File #14 - Bringing Them Back Together
Long term decisions don’t need to be made straight away. They can come later, when the noise has died down and grief changes shape.
When their mum died, the family chose a direct cremation. It was recent, raw, and something practical felt easier than something ceremonial. There was enough to manage without trying to plan something meaningful while still struggling to believe it had happened at all.
So they did what they needed to do first: they got through it.
A couple of weeks later, when the time came to collect her ashes, one of her daughters found herself standing and holding something unexpectedly small. Heavy, somehow, but still too small. It felt impossible that a whole person - a mother, a centre of gravity, a keeper of everyone’s birthdays and arguments and ordinary Tuesdays - could be reduced to something that fit in her hands.
And then she remembered - Mum still had Dad at home.
Their father had died nearly twenty years earlier. His ashes had never been interred.

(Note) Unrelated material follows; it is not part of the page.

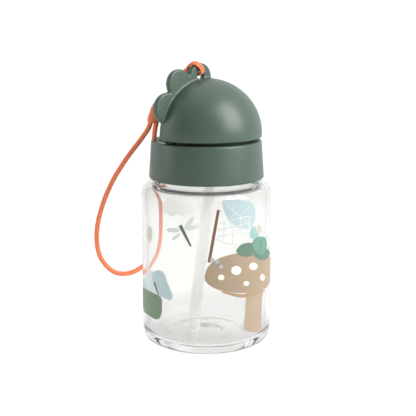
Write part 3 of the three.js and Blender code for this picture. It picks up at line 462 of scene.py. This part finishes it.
["pot_leaf_b","blue_pale",0,[[-43.18,40.32],[-42.25,41.03],[-41.22,41.74],[-40.16,42.41],[-39.14,43.01],[-38.2,43.5],[-37.38,43.85],[-36.64,44.11],[-35.95,44.31],[-35.29,44.41],[-34.68,44.4],[-34.12,44.23],[-33.61,43.89],[-33.15,43.33],[-32.74,42.57],[-32.36,41.66],[-32.01,40.67],[-31.68,39.65],[-31.35,38.68],[-30.96,37.69],[-30.5,36.6],[-30.06,35.5],[-29.73,34.44],[-29.58,33.5],[-29.71,32.74],[-30.18,32.16],[-30.98,31.68],[-32.0,31.3],[-33.16,31.01],[-34.35,30.83],[-35.44,30.75],[-36.46,30.82],[-37.52,31.02],[-38.61,31.32],[-39.71,31.69],[-40.79,32.1],[-41.81,32.51],[-42.8,32.96],[-43.78,33.47],[-44.71,34.03],[-45.54,34.63],[-46.17,35.24],[-46.52,35.87],[-46.5,36.55],[-46.16,37.29],[-45.58,38.07],[-44.84,38.85],[-44.03,39.6]]],
["pot_leaf_c","blue",0,[[-49.61,36.55],[-48.64,36.98],[-47.78,37.28],[-46.95,37.45],[-46.11,37.51],[-45.31,37.46],[-44.56,37.32],[-43.9,37.08],[-43.33,36.77],[-42.8,36.35],[-42.26,35.81],[-41.76,35.2],[-41.36,34.55],[-41.09,33.91],[-41.01,33.32],[-41.12,32.76],[-41.4,32.17],[-41.81,31.6],[-42.34,31.06],[-42.95,30.59],[-43.61,30.23],[-44.43,29.94],[-45.51,29.65],[-46.83,29.39],[-48.37,29.17],[-50.12,28.99],[-50.59,28.96],[-51.76,29.03],[-52.89,29.23],[-53.92,29.56],[-54.83,30.0],[-55.58,30.54],[-56.13,31.15],[-56.47,31.81],[-56.59,32.51],[-56.47,33.2],[-56.13,33.86],[-55.58,34.48],[-54.83,35.01],[-53.92,35.45],[-52.89,35.78],[-51.76,35.98],[-50.59,36.05]]],
["pot_leaf_vein","olive",3,[[-33.3,38.4],[-32.8,37.58],[-32.31,36.77],[-31.84,35.95],[-31.37,35.13],[-30.91,34.31],[-30.46,33.49],[-30.01,32.66],[-29.58,31.83],[-28.85,32.15],[-29.23,33.0],[-29.61,33.86],[-30.0,34.71],[-30.39,35.56],[-30.79,36.4],[-31.19,37.25],[-31.6,38.09],[-32.02,38.93]]],
["fly_wing_0","pale",0,[[-14.17,70.41],[-14.32,70.07],[-14.73,69.74],[-15.37,69.44],[-16.22,69.18],[-17.22,68.98],[-18.31,68.84],[-19.41,68.79],[-20.45,68.81],[-21.37,68.92],[-22.07,69.11],[-22.52,69.37],[-22.66,69.68],[-22.48,70.03],[-22.01,70.39],[-21.27,70.73],[-20.34,71.02],[-19.29,71.24],[-18.19,71.38],[-17.11,71.43],[-16.12,71.37],[-15.3,71.23],[-14.67,71.01],[-14.29,70.73]]],
["fly_wing_1","pale",0,[[-6.35,78.48],[-6.18,78.17],[-6.19,77.64],[-6.4,76.94],[-6.77,76.1],[-7.3,75.19],[-7.94,74.27],[-8.65,73.39],[-9.39,72.62],[-10.11,72.01],[-10.75,71.6],[-11.28,71.42],[-11.65,71.49],[-11.83,71.8],[-11.81,72.33],[-11.6,73.05],[-11.21,73.9],[-10.66,74.82],[-10.0,75.76],[-9.28,76.64],[-8.54,77.41],[-7.84,78.01],[-7.21,78.4],[-6.71,78.56]]],
["fly_wing_2","pale",0,[[-3.38,73.67],[-3.42,73.33],[-3.7,72.94],[-4.22,72.5],[-4.92,72.06],[-5.78,71.64],[-6.72,71.27],[-7.7,70.96],[-8.64,70.75],[-9.48,70.64],[-10.16,70.65],[-10.63,70.78],[-10.85,71.02],[-10.81,71.36],[-10.51,71.78],[-9.98,72.23],[-9.25,72.7],[-8.37,73.14],[-7.42,73.53],[-6.44,73.83],[-5.51,74.02],[-4.7,74.11],[-4.04,74.07],[-3.6,73.92]]],
["fly_wing_3","pale",0,[[-13.75,68.87],[-13.7,68.63],[-13.83,68.27],[-14.14,67.81],[-14.6,67.27],[-15.2,66.71],[-15.88,66.14],[-16.6,65.62],[-17.33,65.17],[-18.0,64.83],[-18.57,64.62],[-19.0,64.56],[-19.25,64.65],[-19.3,64.89],[-19.16,65.26],[-18.82,65.74],[-18.33,66.29],[-17.7,66.87],[-17.0,67.45],[-16.27,67.97],[-15.56,68.41],[-14.91,68.74],[-14.38,68.93],[-13.98,68.97]]],
["fly_body","olive",1,[[-15.07,72.65],[-14.26,71.33],[-13.46,70.0],[-12.66,68.66],[-11.88,67.33],[-11.1,65.98],[-10.32,64.64],[-9.55,63.29],[-8.78,61.93],[-7.8,62.48],[-8.47,63.9],[-9.14,65.3],[-9.82,66.71],[-10.5,68.11],[-11.18,69.51],[-11.86,70.9],[-12.55,72.29],[-13.25,73.67]]],
["cloud","cloud",0,[[-25.1,82.42],[-24.98,82.97],[-24.82,83.58],[-24.61,84.21],[-24.35,84.83],[-24.03,85.4],[-23.65,85.88],[-23.21,86.3],[-22.73,86.66],[-22.19,86.98],[-21.61,87.25],[-20.98,87.46],[-20.3,87.63],[-19.56,87.72],[-18.76,87.71],[-17.91,87.66],[-17.06,87.59],[-16.21,87.54],[-15.4,87.56],[-14.63,87.67],[-13.85,87.85],[-13.09,88.05],[-12.34,88.24],[-11.59,88.38],[-10.84,88.43],[-10.08,88.41],[-9.28,88.35],[-8.48,88.24],[-7.73,88.08],[-7.06,87.85],[-6.5,87.57],[-6.03,87.2],[-5.63,86.75],[-5.3,86.25],[-5.06,85.71],[-4.92,85.18],[-4.9,84.66],[-5.04,84.14],[-5.32,83.58],[-5.71,83.02],[-6.15,82.48],[-6.61,82.01],[-7.05,81.62],[-7.47,81.36],[-7.93,81.2],[-8.4,81.1],[-8.88,81.01],[-9.34,80.88],[-9.77,80.67],[-10.16,80.33],[-10.51,79.89],[-10.85,79.42],[-11.19,78.96],[-11.57,78.59],[-12.01,78.35],[-12.51,78.3],[-13.06,78.38],[-13.64,78.55],[-14.25,78.73],[-14.86,78.86],[-15.46,78.88],[-16.06,78.76],[-16.68,78.53],[-17.3,78.26],[-17.92,77.99],[-18.53,77.78],[-19.12,77.69],[-19.69,77.72],[-20.26,77.85],[-20.82,78.04],[-21.35,78.26],[-21.87,78.48],[-22.36,78.67],[-22.84,78.82],[-23.3,78.95],[-23.75,79.09],[-24.15,79.24],[-24.5,79.45],[-24.78,79.72],[-24.98,80.06],[-25.11,80.46],[-25.19,80.91],[-25.21,81.4],[-25.18,81.9]]],
["far_leaf","pale_brown",0,[[-34.25,65.34],[-34.38,63.97],[-34.71,62.66],[-35.22,61.52],[-35.89,60.64],[-36.66,60.08],[-37.49,59.9],[-38.32,60.11],[-39.06,60.69],[-39.66,61.6],[-40.02,62.77],[-40.12,64.12],[-39.94,65.52],[-39.49,66.86],[-38.85,68.03],[-38.07,68.93],[-37.24,69.49],[-36.42,69.65],[-35.68,69.41],[-35.06,68.8],[-34.6,67.86],[-34.32,66.67]]]]""")
PRINT_R = 36.5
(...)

Their mum had kept him all that time - not out of indecision exactly, but because life kept moving and somehow the “right moment” never arrived. He had stayed on a shelf, close by, part of the house, part of her.
Now, with both of them gone, the answer felt suddenly obvious.
They should be together.
Not because ashes need ceremony to matter, but because sometimes the people left behind do. Because grief asks strange practical questions that are really emotional ones: Where do we visit? Where do we bring flowers? Where does love go when there’s no one left to hold it?

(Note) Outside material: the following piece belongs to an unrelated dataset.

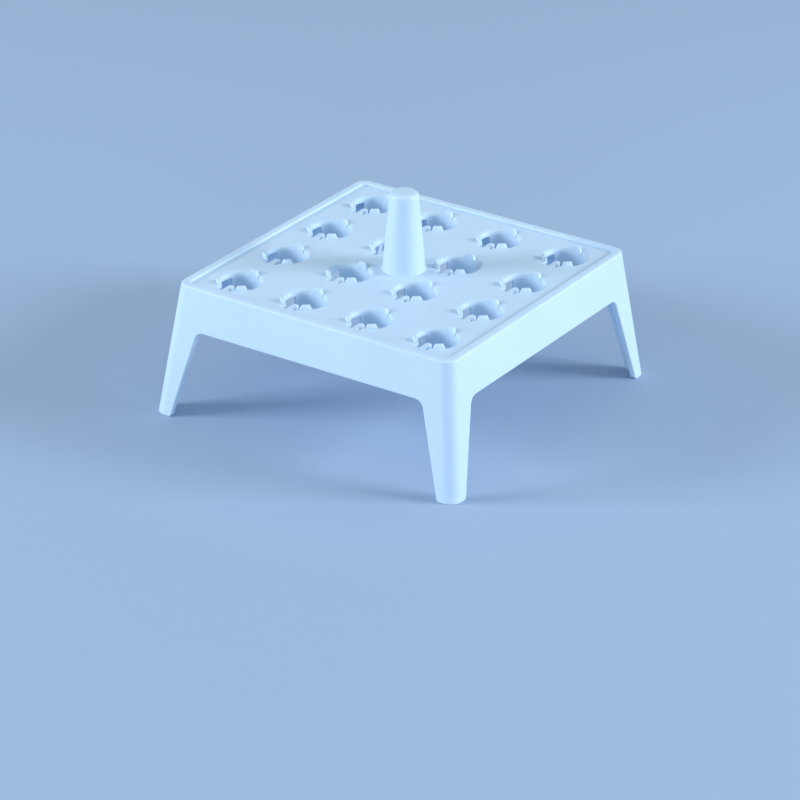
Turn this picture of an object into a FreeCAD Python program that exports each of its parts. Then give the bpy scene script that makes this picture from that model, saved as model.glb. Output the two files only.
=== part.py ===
"""Microcentrifuge tube rack: one white polypropylene moulding that stands on four splayed
legs in an ice bucket or on a bench and holds a square grid of small tubes by their collars.

The origin is the centre of the footprint, at the level of the feet; +Z is up and the rows of
tube holes run along X and Y. Millimetres and degrees throughout.
"""

import FreeCAD, Part
import os
import Sketcher

doc = FreeCAD.newDocument("tube_rack")

# ---------------------------------------------------------------------------------------------
# Driving sizes. Everything else is worked out from these.
# ---------------------------------------------------------------------------------------------
SIZES = {
    # the grid of places
    "hole_pitch": 23.4,          # between neighbouring tube holes, both ways
    "place_count": 4,            # tube holes along each side
    "field_margin": 11.1,        # outermost hole's axis to the foot of the border
    # the shell
    "rack_height": 42.2,         # feet to the top of the border
    "draft_angle": 7.45,         # splay of the four sides and the legs
    "wall_thickness": 2.0,
    "deck_thickness": 1.9,
    "corner_radius": 4.0,        # upright corners, outside
    "top_edge_radius": 0.9,      # the rounded shoulder
    "border_width": 2.5,         # foot of the border's step to the side, before rounding
    "border_rise": 0.85,         # border above the sunk field of the deck
    "field_corner_radius": 2.0,
    # the skirt and legs
    "skirt_depth": 13.5,         # border top to the skirt's lower edge
    "leg_width_top": 10.4,       # each face of a leg where it leaves the skirt
    "leg_width_foot": 6.2,       # and at the ground
    "arch_radius": 3.0,          # inside corner between leg and skirt
    "toe_radius": 1.0,           # the foot's inner corners
    # the lifting post
    "post_height": 25.0,         # above the field of the deck
    "post_base": 13.0,           # diameters
    "post_tip": 8.9,
    "post_wall": 1.8,
    "post_tip_radius": 1.4,
    "post_root_radius": 0.6,
    # one tube place
    "tube_bore": 12.3,           # diameter
    "lip_radius": 1.6,           # rounded lead-in on the deck
    "tongue_width": 1.95,
    "tongue_offset": 0.22,       # its middle, to the +X side of the bore's axis
    "tongue_reach": 3.9,         # bore's axis to the tongue's tip
    "slot_end": 8.3,             # bore's axis to the far end of the slots
    "slot_wide": 1.95,           # slot on the -X side of the tongue
    "slot_narrow": 0.9,          # slot on the +X side
    "collar_drop": 3.5,          # guide wall under the deck
    "collar_wall": 1.1,
    "collar_start_angle": 30.0,  # its two ends, turned from +X
    "collar_end_angle": 150.0,
    "lug_rise": 1.15,            # raised pads round the bore
    "lug_depth": 0.95,           # bore's wall to a pad's outer face
    "lug_foot": 4.4,             # a pad's width at the foot of the lead-in
    "lug_top": 2.3,              # and at its top
}
LUG_ANGLES = (-51.0, 87.0, 228.0)    # directions of the pads from the bore's axis, turned from +X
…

An ashes interment can be small, almost deceptively simple. A few people. A quiet space. No grand performance. But that intimacy can make room for something bigger - the chance to complete a goodbye that never quite found its moment the first time.
Standing there, with both parents finally side by side, there was no sense of lateness. Only relief. A feeling that something long unfinished had, at last, been gently put in place.
Afterwards, her only son looked down and said, softly, “It feels like home now.”
And perhaps that was the real ceremony all along.